FMVH.X.D is used in conjunction with the existing FMV.X.W instruction to move a double-precision floating-point number to a pair of x-registers.

For RV32 only, if the D extension is implemented, the FMVP.D.X instruction moves a double-precision number from a pair of integer registers into a floating-point register. Integer registers rs1 and rs2 supply bits 31:0 and 63:32, respectively; the result is written to floating-point register rd. FMVP.D.X is encoded in the OP-FP major opcode with funct3=0 and funct7=1011001.

For RV64 only, if the Q extension is implemented, the FMVH.X.Q instruction moves bits 127:64 of floating-point register rs1 into integer register rd. It is encoded in the OP-FP major opcode with funct3=0, rs2=1, and funct7=1110011.

FMVH.X.Q is used in conjunction with the existing FMV.X.D instruction to move a quad-precision floating-point number to a pair of x-registers.

For RV64 only, if the Q extension is implemented, the FMVP.Q.X instruction moves a double-precision number from a pair of integer registers into a floating-point register.

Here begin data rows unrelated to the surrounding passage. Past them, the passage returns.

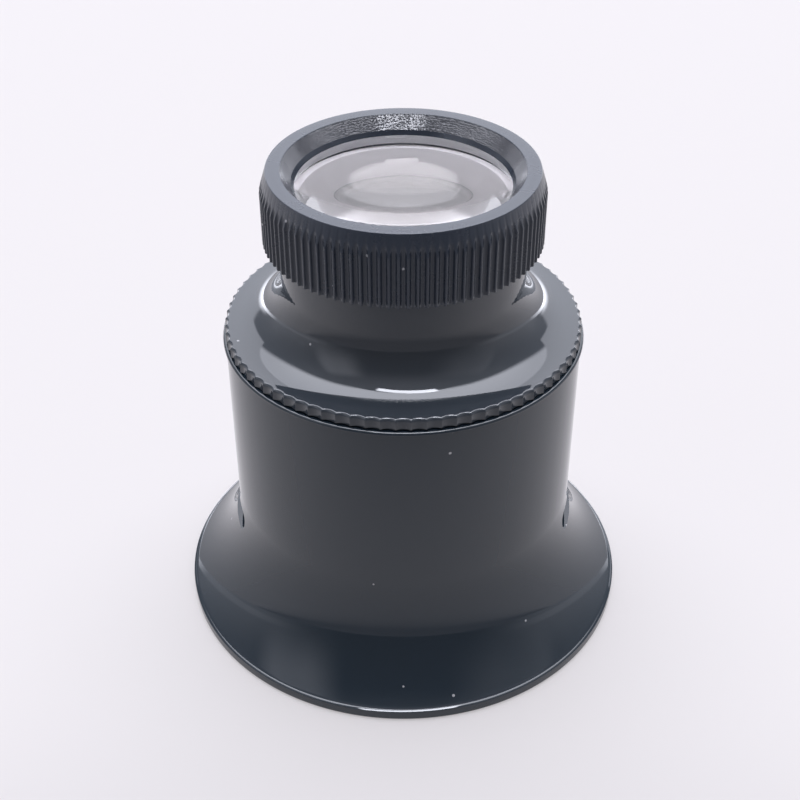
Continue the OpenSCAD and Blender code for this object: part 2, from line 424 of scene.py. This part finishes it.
def cut_slots(obj):
    """Cuts the two vents through the flare."""
    tool = slot_cutter()
    cut = obj.modifiers.new("slots", "BOOLEAN")
    cut.operation, cut.solver, cut.object = "DIFFERENCE", "EXACT", tool
    evaluated = obj.evaluated_get(bpy.context.evaluated_depsgraph_get())
    mesh = bpy.data.meshes.new_from_object(evaluated)
    obj.modifiers.clear()
    old, obj.data = obj.data, mesh
    bpy.data.meshes.remove(old)
    bpy.data.objects.remove(tool)
    smooth(mesh, 32)


def shade_flare(mesh, from_z=6.0, alike=0.96):
    """Gives the faces round the slots the curved shading that the flare has without them."""
    normals = [Vector(corner.vector) for corner in mesh.corner_normals]
    for face in mesh.polygons:
        for i in face.loop_indices:
            place = mesh.vertices[mesh.loops[i].vertex_index].co / MM
            if not from_z < place.z < FLARE_H:
                continue
            r = math.hypot(place.x, place.y)
            away = Vector((place.x / r, place.y / r, 0))
            normal = (away * (FLARE_X - r) + Vector((0, 0, FLARE_H - place.z))).normalized()
            for side in (1, -1):
                if face.normal.dot(normal * side) > alike:
                    normals[i] = normal * side
    mesh.normals_split_custom_set([n[:] for n in normals])


cup = revolve("eyecup_shell", cup_section(), CUP_POINTS)
cut_slots(cup)
shade_flare(cup.data)
dress(cup, cup_mat, "eyecup", "cup_plastic", "eyecup")
dress(helix("barrel_thread", MOUTH_R, -THREAD_RIDGE, MOUTH_Z + SOCKET_END, BARREL_H - SOCKET_END, 0.5),
      cup_mat, "eyecup", "cup_plastic")


# Shoulder cap
def cap_section():
    """Half section from the spigot's foot up the outside, over the neck and down the bore."""
    spigot = rounded([
        (SKIRT_R, SPIGOT_Z, SKIRT_ROUND), (SPIGOT_R, SPIGOT_Z, SPIGOT_ROUND), (SPIGOT_R, CAP_Z),
        (CAP_RIM_R, CAP_Z, CAP_FOOT_ROUND), (CAP_RIM_R, CAP_RIM_TOP, CAP_RIM_ROUND),
        (BELL_X, CAP_RIM_TOP)])[:-1]
    bell_top = CAP_RIM_TOP + BELL_R
    crown = arc(BELL_X, bell_top, BELL_R, -90, -180, 60) + line(NECK_R, bell_top, NECK_R, HEAD_Z, 3)
    neck = rounded([
        crown[-1], (NECK_R, HEAD_Z, NECK_ROUND), (NECK_THREAD_R, HEAD_Z),
        (NECK_THREAD_R, NECK_TOP, NECK_TOP_ROUND), (POCKET_R, NECK_TOP, POCKET_ROUND),
        (POCKET_R, LEDGE_Z), (SPACER_IN, LEDGE_Z), (SPACER_IN, THROAT_Z), (SKIRT_R, SKIRT_TOP)])[1:]
    return spigot + crown + neck


cap = revolve("shoulder_cap_shell", cap_section(), SCALLOPS * POINTS_PER_FLUTE,
              fluted(CAP_RIM_R, SCALLOPS, depth=0.14, hollow=1.2, soft=0.02, follow=0.4))
dress(cap, cap_lightened_mat, "shoulder_cap", "cap_plastic", "shoulder_cap")
dress(helix("neck_thread", NECK_THREAD_R, THREAD_RIDGE, HEAD_Z + HEAD_FOOT_END, NECK_TOP - PIN_END),
      cap_lightened_mat, "shoulder_cap", "cap_plastic")
dress(helix("spigot_thread", SPIGOT_R, THREAD_RIDGE, SPIGOT_Z + PIN_END, CAP_Z - PIN_END),
      cap_lightened_mat, "shoulder_cap", "cap_plastic")


# Head ring
def funnel_steps():
    """Turned treads down the funnel, each with its own slope."""
    steps = []
    for i in range(TREADS):
        r0, r1 = (MOUTH_TOP_R + (FUNNEL_R - MOUTH_TOP_R) * (i + share) / TREADS
                  for share in (TREAD_FROM, TREAD_TO))
        z0 = HEAD_TOP + (FUNNEL_Z - HEAD_TOP) * (i + TREAD_DROP) / TREADS
        slope = math.radians(TREAD_SLOPE + SLOPE_SWING * math.sin(SLOPE_BEAT * i))
        steps += [(r0, z0), (r1, z0 - (r0 - r1) * math.tan(slope))]
    return steps


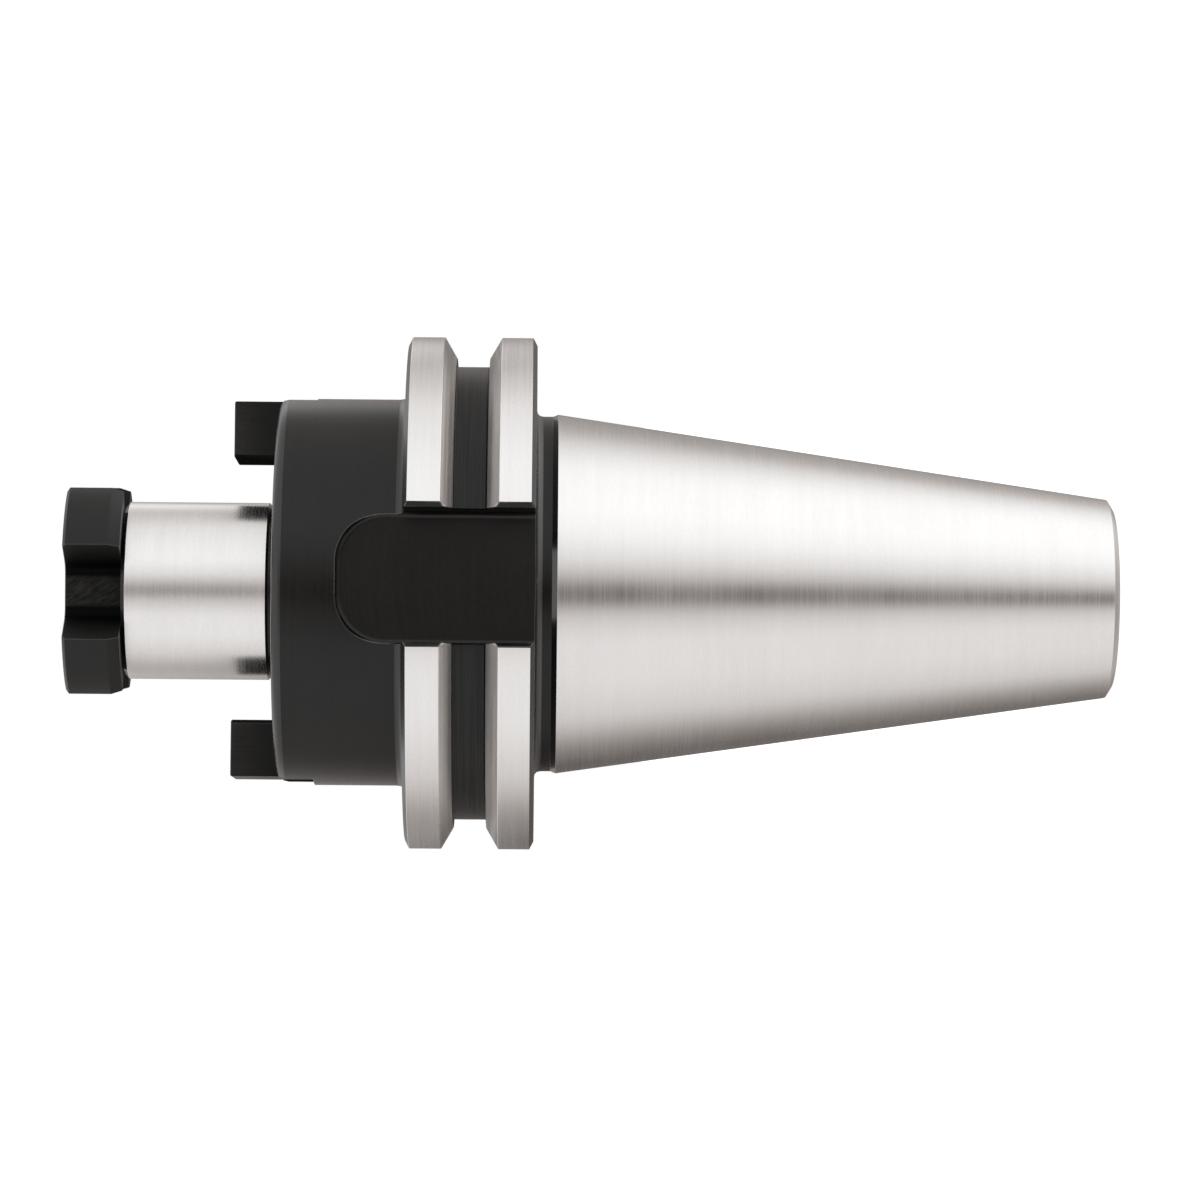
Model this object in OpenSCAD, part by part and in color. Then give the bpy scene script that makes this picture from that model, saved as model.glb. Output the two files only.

Integer registers rs1 and rs2 supply bits 63:0 and 127:64, respectively; the result is written to floating-point register rd. FMVP.Q.X is encoded in the OP-FP major opcode with funct3=0 and funct7=1011011.

Comparison Instructions

The FLEQ.S and FLTQ.S instructions are defined like the FLE.S and FLT.S instructions, except that quiet NaN inputs do not cause the invalid operation exception flag to be set.

If the D extension is implemented, FLEQ.D and FLTQ.D instructions are analogously defined to operate on double-precision numbers.

If the Zfh extension is implemented, FLEQ.H and FLTQ.H instructions are analogously defined to operate on half-precision numbers.

If the Q extension is implemented, FLEQ.Q and FLTQ.Q instructions are analogously defined to operate on quad-precision numbers.

These instructions are encoded like their FLE and FLT counterparts, but with instruction bit 14 set to 1.

We do not expect analogous comparison instructions will be added to the vector ISA, since they can be reasonably efficiently emulated using masking.